A decentralised internet could bring further, fascinating change. Today, we can be outraged by the latest Facebook controversy and the company’s executives may be summoned before committees of the houses of Congress or Parliament. Would it feel more or less scary with a decentralised internet, when officials know they should summon someone, but have no idea who?
Sport’s learnings
When you read articles that breathlessly gush about a decentralised, open-source internet in the Web 3.0 era, it’s wise to learn the history and proceed knowingly.
This applies within sport. I propose that sport’s learnings from Web 2.0 have been:
- We can use new tools to reach millions of new fans around the world, grow our audience, and monetise it.
- New technology is exciting, but the way people use it can be terrifying. The tribal nature of some of our sports is rarely, if ever, anticipated by tech companies when they build products. This puts our athletes and fans at risk and becomes our problem to police.
- Unless we’re incredibly early to build our own tech – which is not comfortable territory for sports rights-holders – we have to this point been forced to reach our fanbase mostly through third parties.
The sports industry’s success in Web 3.0 will largely be driven by how these three issues evolve and how we respond. We can start now, by creating strategies for new technology while learning the lessons of Web 2.0.
To give one theoretical application of blockchain in sport, a team’s season ticket could be resold unlimited times, in effect as an NFT, and the club could take a percentage of every sale, because every transaction for that ticket is recorded. That’s a new, Web 3.0 revenue stream, plus we’ve solved the problem of ticket touts!

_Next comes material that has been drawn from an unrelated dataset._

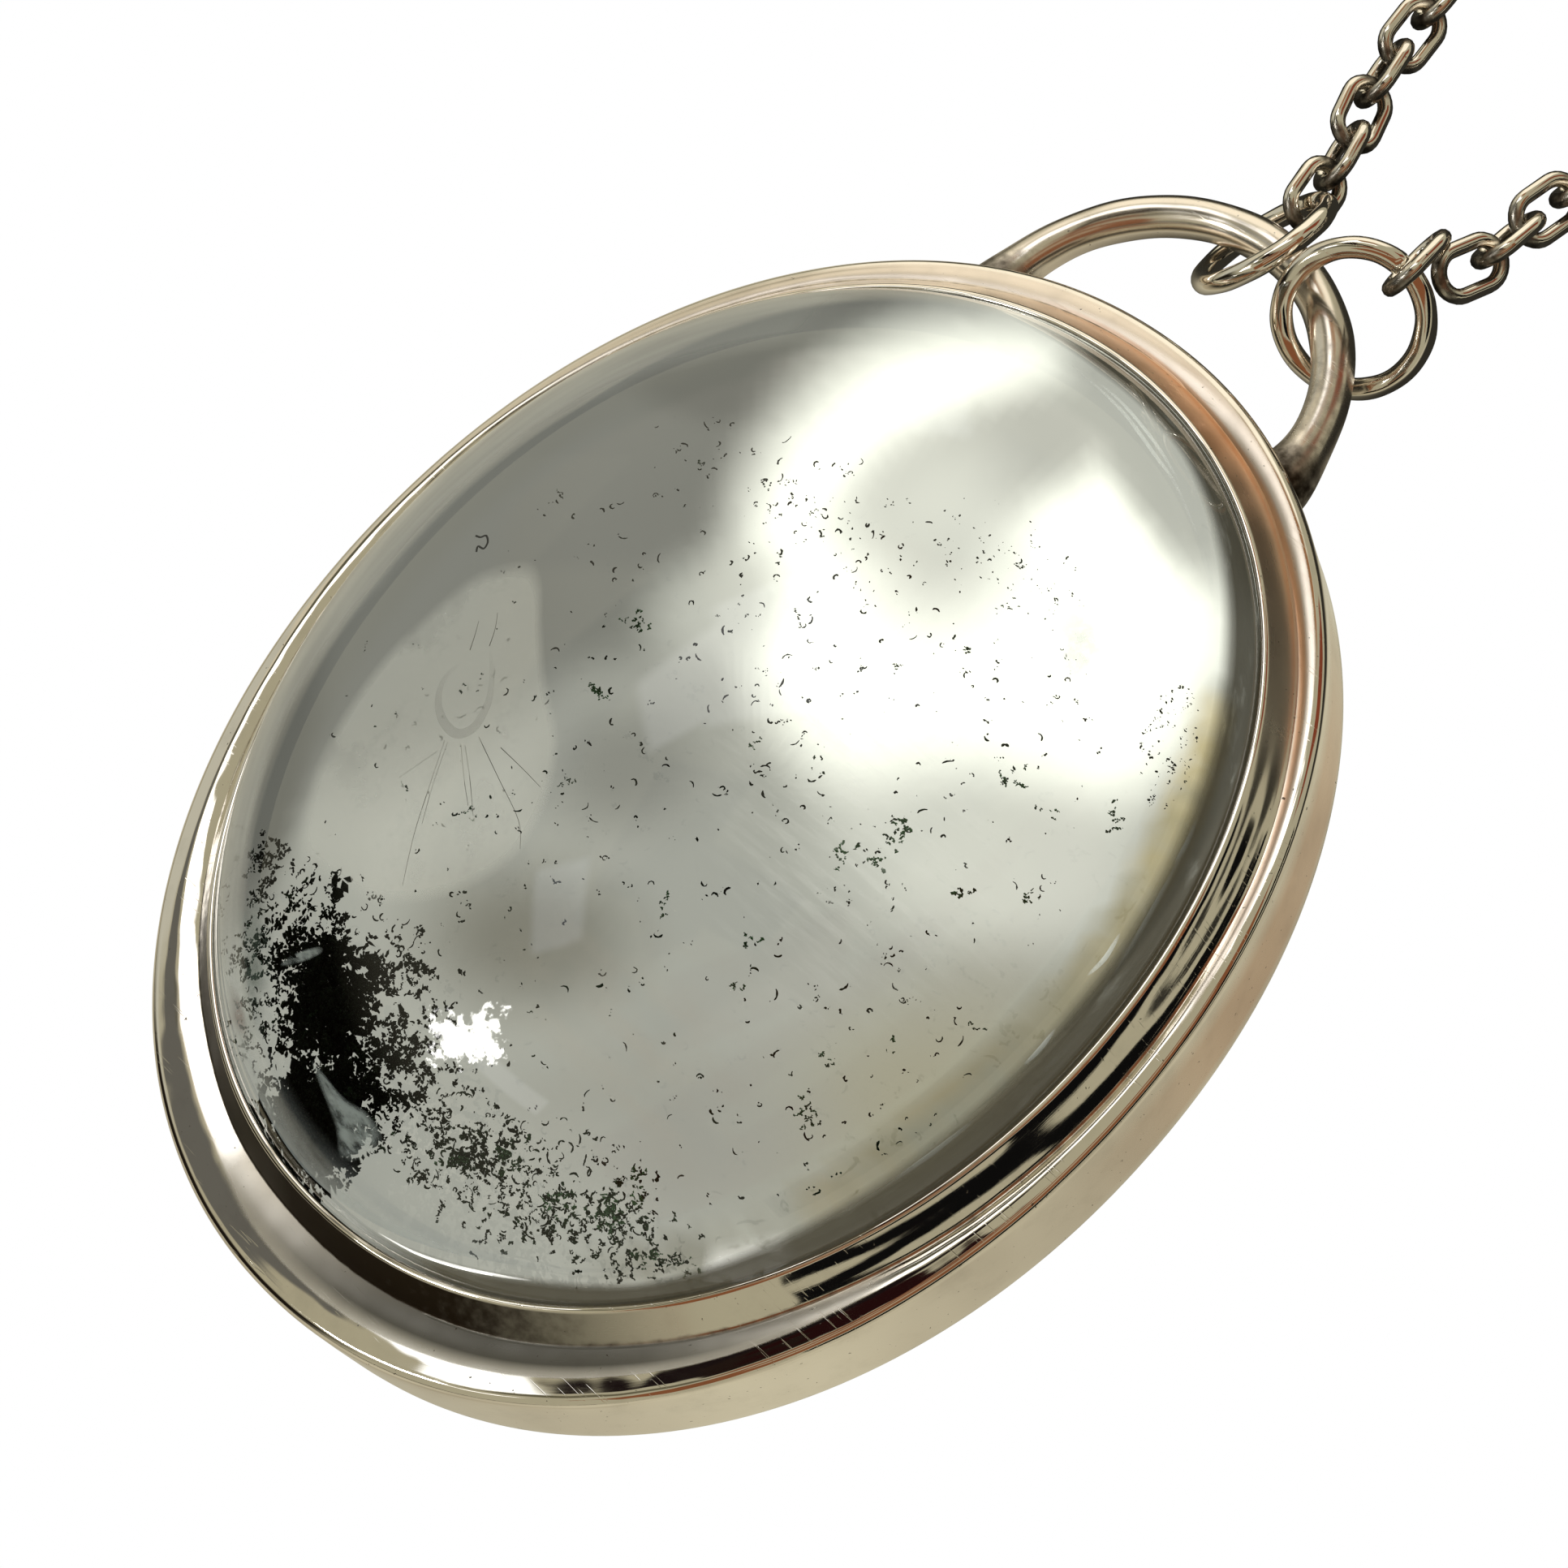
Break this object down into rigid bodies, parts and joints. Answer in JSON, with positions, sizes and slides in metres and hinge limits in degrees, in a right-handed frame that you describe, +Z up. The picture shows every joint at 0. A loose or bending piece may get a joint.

As good as this sounds, it could also be the moment you feel a sudden, Web 3.0 loss of control: our season tickets are just… out there, on sale, and not by us? Will bad-faith actors exploit that relinquishing of power? What issues will we have to deal with alongside that new revenue stream?
To give another example: it will be very possible for season ticket holders to attend a special, VIP briefing from a team manager ahead of a game and, after hearing a star player is injured, to sell their ticket for that game via blockchain to someone in China, who attends it virtually. During that sequence of events, we can anticipate which platforms will be involved, what our relationship will be with those platforms, and who controls the data and revenue.
Strategy time
The one thing the sports industry can be clear on is that not having a strategy for Web 3.0 is not an option, any more than it was an option in 2005 to suggest social media was a fad that would blow over.

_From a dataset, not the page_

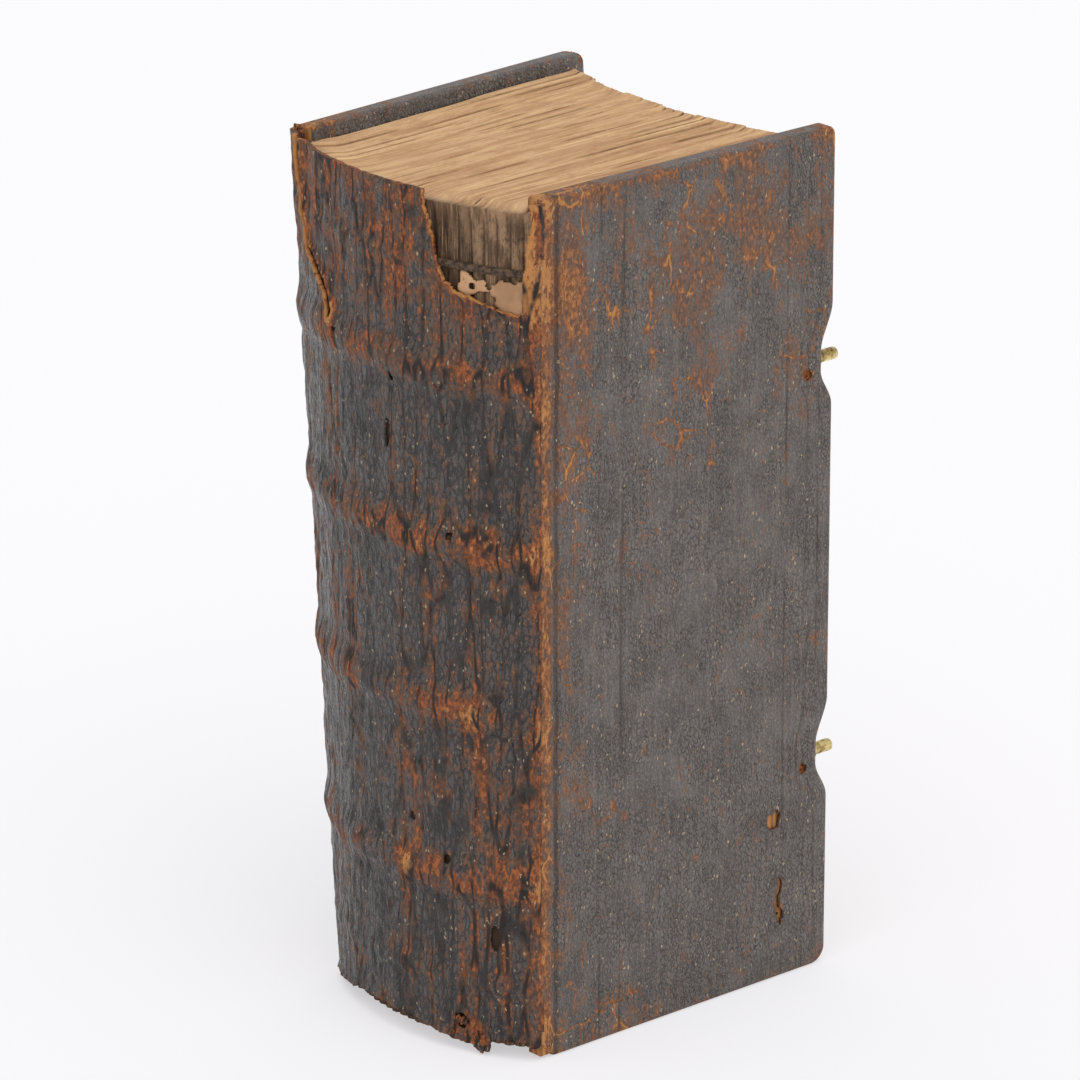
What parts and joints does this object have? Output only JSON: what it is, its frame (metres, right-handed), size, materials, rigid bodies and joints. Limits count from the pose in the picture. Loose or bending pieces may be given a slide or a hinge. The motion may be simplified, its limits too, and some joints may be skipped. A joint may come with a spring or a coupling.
{
  "type": "antique leather book",
  "caption": "Small, thick hand-bound book standing on its tail, with worn leather over wooden boards, a spine with raised bands, torn at the head, and brass catch pins on the fore edge.",
  "frame": {"origin": "middle of the box of the shut book, at the floor that its boards stand on", "axes": "+Z from tail to head, -Y towards the spine, +Y towards the fore edge, +X towards the front board"},
  "size_m": [0.0726, 0.0864, 0.165],
  "materials": {
    "cover_leather": "worn satin, dark brown with rubbed tan edges",
    "spine_leather": "wrinkled, dark brown with orange-brown wear",
    "old_paper": "toned rag paper edges",
    "lining_paper": "plain aged paper",
    "flax_cord": "twisted, darkened flax",
    "board_wood": "thin planed wood",
    "old_brass": "tarnished, satin",
    "rusty_iron": "rusted"
  },
  "bodies": {
    "book_block": {"text_block": "old_paper", "spine_leather": "spine_leather", "sewing_cord_1": "flax_cord", "sewing_cord_2": "flax_cord", "sewing_cord_3": "flax_cord", "sewing_cord_4": "flax_cord", "kettle_thread_tail": "flax_cord", "kettle_thread_head": "flax_cord", "spine_lining_1": "lining_paper", "spine_lining_2": "lining_paper", "spine_lining_3": "lining_paper", "spine_lining_4": "lining_paper", "spine_lining_5": "lining_paper"},
    "front_cover": {"front_board": "board_wood", "front_leather": "cover_leather", "front_pastedown": "lining_paper", "front_slip_1": "flax_cord", "front_slip_2": "flax_cord", "front_slip_3": "flax_cord", "front_slip_4": "flax_cord", "catch_pin_lower": "old_brass", "catch_pin_upper": "old_brass", "catch_nail_lower": "rusty_iron", "catch_nail_upper": "rusty_iron"},
    "back_cover": {"back_board": "board_wood", "back_leather": "cover_leather", "back_pastedown": "lining_paper", "back_slip_1": "flax_cord", "back_slip_2": "flax_cord", "back_slip_3": "flax_cord", "back_slip_4": "flax_cord"}
  },
  "joints": [
    {"name": "front_cover_joint", "type": "hinge", "parent": "book_block", "child": "front_cover", "pos_m": [0.03621, -0.03118, 0.0825], "axis": [0, 0, -1], "range_deg": [0, 110]},
    {"name": "back_cover_joint", "type": "hinge", "parent": "book_block", "child": "back_cover", "pos_m": [-0.02579, -0.03158, 0.08233], "axis": [-0.0644, -0.0048, 0.9979], "range_deg": [0, 110]}
  ]
}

At Seven League – now part of IMG – we believe that, as well as Web 3.0 technology coming down the line, sports audiences are changing. We foresee a ‘Third Age of Sport’, where rights-holders must compete harder than ever to reach and engage audiences, but where the benefits can be greater than ever.
Gen Z grew up during Web 2.0 and have never known a world without smartphones, social media, and a voice of their own online. In the 2020s, Gen Z are our customers, our new hires, and our future leaders. They will use their voice to bring about social change and will demand that we meet them on their territory, in every sense – in the real-world, in the metaverse, in how we speak to them, and in how we treat their data.
There is very good reason to be optimistic: the one constant from Web 1.0 to Web 2.0 has been the love that sports fans have for our product. In Web 3.0, the passion for sports will endure. It’s then about whether we’re ready to provide products and services that work in that world. Not having a plan for this is not an option. Let’s go!